Ob eine Verzichtserklärung unwirksam im Sinne des § 46 Abs. 2 SGB I ist, muss der betroffene Sozialleistungsträger, gegenüber dem der Verzicht erklärt wird, von Amts wegen prüfen.

Ein klassisches Beispiel, dass eine Verzichtserklärung unwirksam im Sinne des § 46 Abs. 2 SGB I ist, ist ein Verzicht auf einen Krankengeldanspruch oder auf eine Rentenleistung, wenn stattdessen das Jobcenter Bürgergeld leisten müsste. Gleiches gilt bei einem Verzicht auf Krankengeld oder eine Rentenleistung, wenn dadurch der Betroffene zu leistende Unterhaltsverpflichtungen nicht mehr nachkommen kann.

Ein weiteres Beispiel, wann eine Verzichtserklärung unwirksam ist, ist der Verzicht auf Rentenleistungen, wenn dadurch ein anderer Sozialleistungsträger keinen Erstattungsanspruch (nach § 103 SGB X) mehr geltend machen könnte.

Es kann auch nicht auf einzelne Berechnungselemente innerhalb einer Rentenberechnung verzichtet werden, wenn sich hierdurch eine höhere Rente ergeben würde.

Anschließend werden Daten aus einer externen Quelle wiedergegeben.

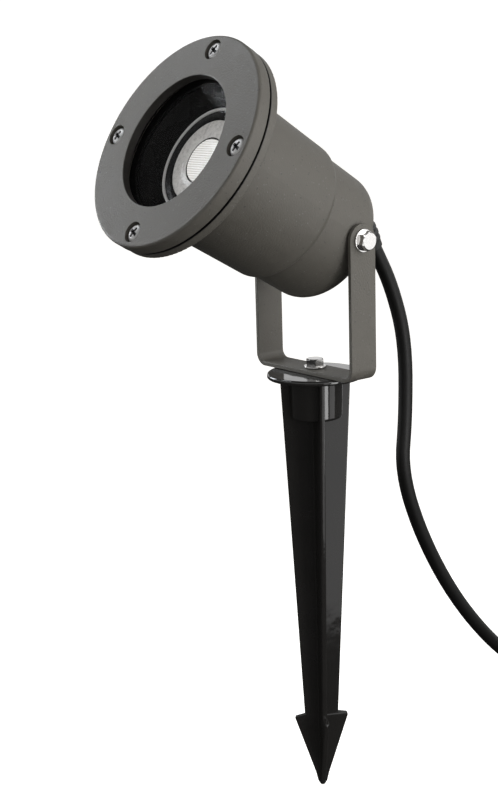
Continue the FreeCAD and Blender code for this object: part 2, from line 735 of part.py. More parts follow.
def plug():
    """A round mains plug lying on the coil; its own axis is Z, pins up."""
    tail = Vector(*PLUG_ROUTE[-1])
    pose = Placement(tail, Rotation(X_AXIS, 90 - PLUG_PITCH))
    body = turned([("0", "0"), ("plug_tail_rad", "0"), ("plug_tail_rad + 1.5", "14"),
                   ("plug_rad - 5", "19"), ("plug_rad - 2.5", "26"), ("plug_rad", "27"),
                   ("plug_rad", "plug_len"), ("0", "plug_len")])
    pins = [cylinder("plug_pin_rad", "plug_pin_len + 6", Vector(side * S["plug_pin_gap"] / 2, 0,
                     S["plug_len"] - 6)) for side in (1, -1)]
    clips = [block("5", "1.2", "12", Vector(0, side * (S["plug_rad"] - 0.9), S["plug_len"] - 6))
             for side in (1, -1)]
    node(cut(body, *pins, *clips), "plug_body", pose)
    for label, things in (("plug_pins", pins), ("plug_earth_clips", clips)):
        group = doc.addObject("Part::Compound", "group")
        group.Links = things
        node(group, label, pose)


def cord_plug_end():
    node(tube([Vector(*point) for point in PLUG_ROUTE], S["cord_rad"]), "cord_plug_end")


# ---------------------------------------------------------------- build and write

for make in (front_bezel, bezel_gasket, bezel_screws, front_glass, glass_gasket, housing,
             anti_glare_sleeve, lamp, lamp_holder, terminal_block, wires, cable_gland,
             strain_relief, cord_head_end, pivot_hardware, bracket, ground_spike, base_hardware,
             cord_drop, cord_coil, cord_plug_end, plug):
    make()
doc.recompute()

for thing in doc.Objects:
    if "Invalid" in thing.State or "Error" in thing.State:
        raise RuntimeError("%s failed: %s" % (thing.Label, thing.State))
for thing in nodes:
    if thing.Shape.isNull() or not thing.Shape.isValid():
        raise RuntimeError("%s has no valid shape" % thing.Label)

os.makedirs("parts", exist_ok=True)
for thing in nodes:
    thing.Shape.exportStep("parts/%s.step" % thing.Label)
    print("%-18s solids %d volume %.0f" % (thing.Label, len(thing.Shape.Solids), thing.Shape.Volume))
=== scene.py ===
import math

import bmesh
import bpy
from mathutils import Matrix, Vector
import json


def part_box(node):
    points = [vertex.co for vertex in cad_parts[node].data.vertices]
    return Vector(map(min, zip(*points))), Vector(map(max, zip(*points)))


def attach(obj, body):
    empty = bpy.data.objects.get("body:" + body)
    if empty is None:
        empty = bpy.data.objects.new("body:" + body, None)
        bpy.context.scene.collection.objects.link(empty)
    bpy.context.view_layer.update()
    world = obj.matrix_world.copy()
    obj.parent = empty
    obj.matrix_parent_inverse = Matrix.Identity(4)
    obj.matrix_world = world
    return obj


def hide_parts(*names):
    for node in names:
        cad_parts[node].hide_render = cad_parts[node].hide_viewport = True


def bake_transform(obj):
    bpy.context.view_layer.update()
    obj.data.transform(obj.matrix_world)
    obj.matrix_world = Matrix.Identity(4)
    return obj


# The looks of a light projector on a ground stake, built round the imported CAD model.
# Sizes are millimetres and become metres where a mesh is finished; cord routes are metres.

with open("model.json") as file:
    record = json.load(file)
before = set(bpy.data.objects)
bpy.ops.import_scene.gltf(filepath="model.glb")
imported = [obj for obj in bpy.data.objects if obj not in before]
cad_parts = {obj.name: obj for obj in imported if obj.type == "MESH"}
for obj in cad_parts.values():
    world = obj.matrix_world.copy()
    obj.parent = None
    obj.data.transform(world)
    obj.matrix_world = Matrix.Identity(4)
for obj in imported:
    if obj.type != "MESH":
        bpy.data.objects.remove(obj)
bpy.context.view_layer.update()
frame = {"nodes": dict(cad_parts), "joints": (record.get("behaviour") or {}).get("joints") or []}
MM = 0.001
JOINTS = {joint["name"]: joint for joint in frame["joints"]}
PIVOT = Vector(JOINTS["tilt"]["pos_m"]) / MM
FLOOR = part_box("ground_spike")[0].z
SMOOTH_UNDER = math.radians(32)
BEVEL_OVER = math.radians(40)

# The beam's own frame: Z runs forward along the beam, with its origin beside the tilt axis
BEAM_ANGLE = 30.7
AXIS_RISE = 1.4
FRONT = 92.2
HEAD = Matrix.Translation(PIVOT) @ Matrix.Rotation(math.radians(90 - BEAM_ANGLE), 4, "X")
BEAM = HEAD @ Matrix.Translation((0, AXIS_RISE, 0))
BEAM_AXIS = BEAM.to_3x3() @ Vector((0, 0, 1))


def at_depth(depth, x=0.0, y=0.0):
    """A point of the head, by its depth behind the bezel's face."""
    return BEAM @ Vector((x, y, FRONT - depth))


# ---------------------------------------------------------------- camera

AZIMUTH = math.radians(51.18)
ELEVATION = math.radians(12.96)
ROLL = math.radians(-1.67)
LENS_LEN = 67.7
SENSOR = 36.0
# In metres: from the target, and the target's own place aside and up
DISTANCE = 0.71984
TARGET_ASIDE = -0.03187
TARGET_RISE = -0.01044


def add_camera():
    """A long lens above and to the right of the front, with a slight roll."""
    right = Vector((math.cos(AZIMUTH), math.sin(AZIMUTH), 0))
    back = Vector((math.sin(AZIMUTH) * math.cos(ELEVATION),
                   -math.cos(AZIMUTH) * math.cos(ELEVATION), math.sin(ELEVATION)))
    up = back.cross(right)
    rolled_right = math.cos(ROLL) * right + math.sin(ROLL) * up
    rolled_up = math.cos(ROLL) * up - math.sin(ROLL) * right
    data = bpy.data.cameras.new("camera")
    data.lens = LENS_LEN
    data.sensor_width = SENSOR
    data.clip_start, data.clip_end = 0.05, 50.0
    camera = bpy.data.objects.new("camera", data)
    turn = Matrix((rolled_right, rolled_up, back)).transposed()
    place = TARGET_ASIDE * right + Vector((0, 0, TARGET_RISE)) + DISTANCE * back
    camera.matrix_world = Matrix.Translation(place) @ turn.to_4x4()
    bpy.context.scene.collection.objects.link(camera)
    bpy.context.scene.camera = camera


add_camera()


# ---------------------------------------------------------------- the cord's line

CORD_RAD = 3.65
TIE_THICK = 0.8
CORD_SIDES = 20
GLAND_RISE = 16.6
GLAND_BACK = 109.4
RELIEF_BEND = 40.0
RELIEF_TURN = math.radians(31.0)
RELIEF_LEN = 23.0
RELIEF_RAD = 6.4
RELIEF_SIDES = 32
RIB_PITCH = 3.0
RIB_RAISED = 0.28
COIL_MEAN = 39.0
COIL_PITCH = 2 * CORD_RAD
COIL_CENTRE = Vector((COIL_MEAN + COIL_PITCH, 207.0)) * MM
TIE_ANGLE = 135.0
TURN_POINTS = 16

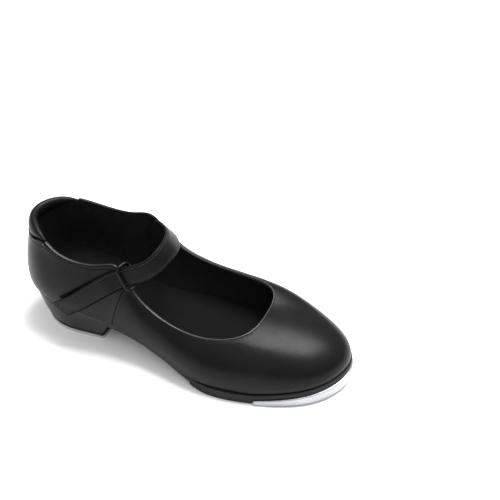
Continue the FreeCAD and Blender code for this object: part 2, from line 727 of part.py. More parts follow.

Bei Hinterbliebenenrenten (Waisenrenten, Witwen-/Witwerrenten) kann stets nur der Hinterbliebene auf die Rentenleistung verzichten. Der Versicherte selbst kann keinen Verzicht erklären, dass im Falle des Todes die Hinterbliebenen keine Hinterbliebenenrenten erhalten.

Handlungsfähigkeit muss gegeben sein

Damit ein Verzicht auf Sozialleistungen erklärt werden kann, muss der betroffene Leistungsberechtigte handlungsfähig im Sinne des § 36 SGB I sein. Grundsätzlich besteht im Sozialversicherungsrecht die Handlungsfähigkeit ab dem vollendeten 15. Lebensjahr. In Bezug auf den Verzicht auf Sozialleistungen enthält allerdings § 36 Abs. 2 Satz 2 SGB I eine Einschränkung dahingehend, dass in diesen Fällen stets der gesetzliche Vertreter seine Zustimmung erteilen muss. Ein Anspruchsberechtigter auf Sozialleistungen kann damit erst ab dem vollendeten 18. Lebensjahr eigenständig auf Sozialleistungen verzichten.

Ein Verzicht auf die Sozialleistungen ist auch dann nicht möglich, wenn der Betroffene nicht voll geschäftsfähig ist.